Последовали переезды: сначала в Копенгаген, к семье Метте, затем обратно в Париж, а после — в Понт-Авен, излюбленное пристанище обедневших, но оптимистично настроенных художников. Гоген был настолько уверен в том, что именно это место принесет ему славу и признание, что ежедневно писал опрометчивые обещания жене, оставшейся в Дании с детьми. Он вот-вот заработает, уже скоро вышлет деньги, его обязательно заметят. Но и тут художнику чего-то отчаянно недоставало.
«Для меня великий художник обязательно являет собой великий ум. Ему свойственны самые тонкие, а следовательно, самые неуловимые чувства и толкования мысли», — писал Гоген своему близкому другу.
Импрессионизм же не был в состоянии удовлетворить его творческие искания, как и не был для этого создан. Закономерно последовали разногласия с Писсарро, который не одобрял выбранный Гогеном путь, а затем и полный разрыв их отношений.
Примерно в это время была написана картина «Натюрморт с профилем Лаваля» (Nature morte au profil de Laval), недвусмысленно демонстрирующая развитие у художника собственных средств выражения. Яркие цветовые пятна, четкий контур предметов и практически полное игнорирование святая святых импрессионизма — светотени. Без сомнений, здесь Гоген был уже куда ближе к Сезанну, чем к Писсарро.
Даже теперь, когда художнику нужно было кормить только самого себя, дела его шли из рук вон плохо. Вынужденный постоянно занимать, надеясь на продажу картин и так ничего и не выручая с них, он был в отчаянии. Голод не пугал высокого и широкоплечего Гогена, всегда отличавшегося физической выносливостью, но долги вызывали в нем отвращение. Точеные бретонские берега уже не казались ему столь романтичными, как прежде, но главное — своей монохромностью они не требовали той яркой палитры, к которой было неравнодушно сердце художника.
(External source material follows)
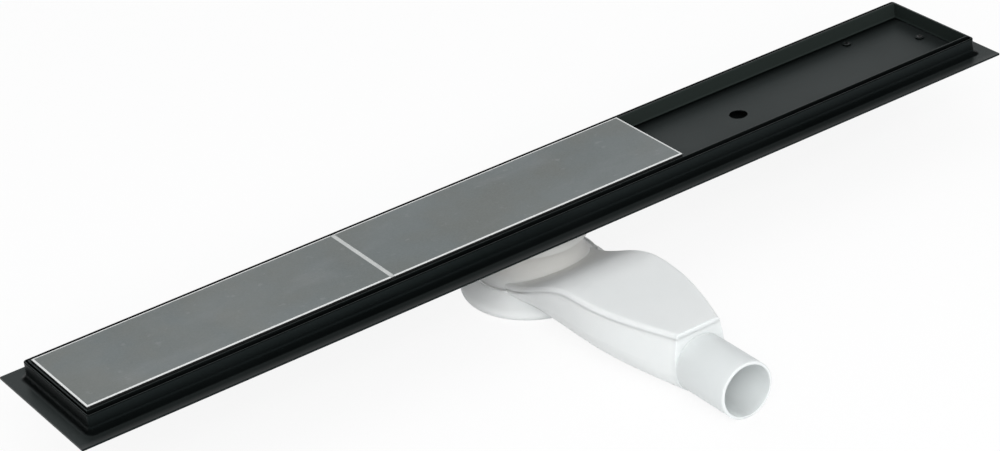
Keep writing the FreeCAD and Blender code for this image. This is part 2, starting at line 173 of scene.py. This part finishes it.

Ему вдруг снова навязчиво стали являться во сне золотые пляжи и манговые деревья, плодородные земли далеких стран, где люди питают тело выловленной рыбой, а душу — легендами предков. Ослепленный ненавистью к непонимающей его французской публике, Гоген продал все скромные пожитки, набрал новых долгов и купил билет на Мартинику, французскую колонию в Карибском море.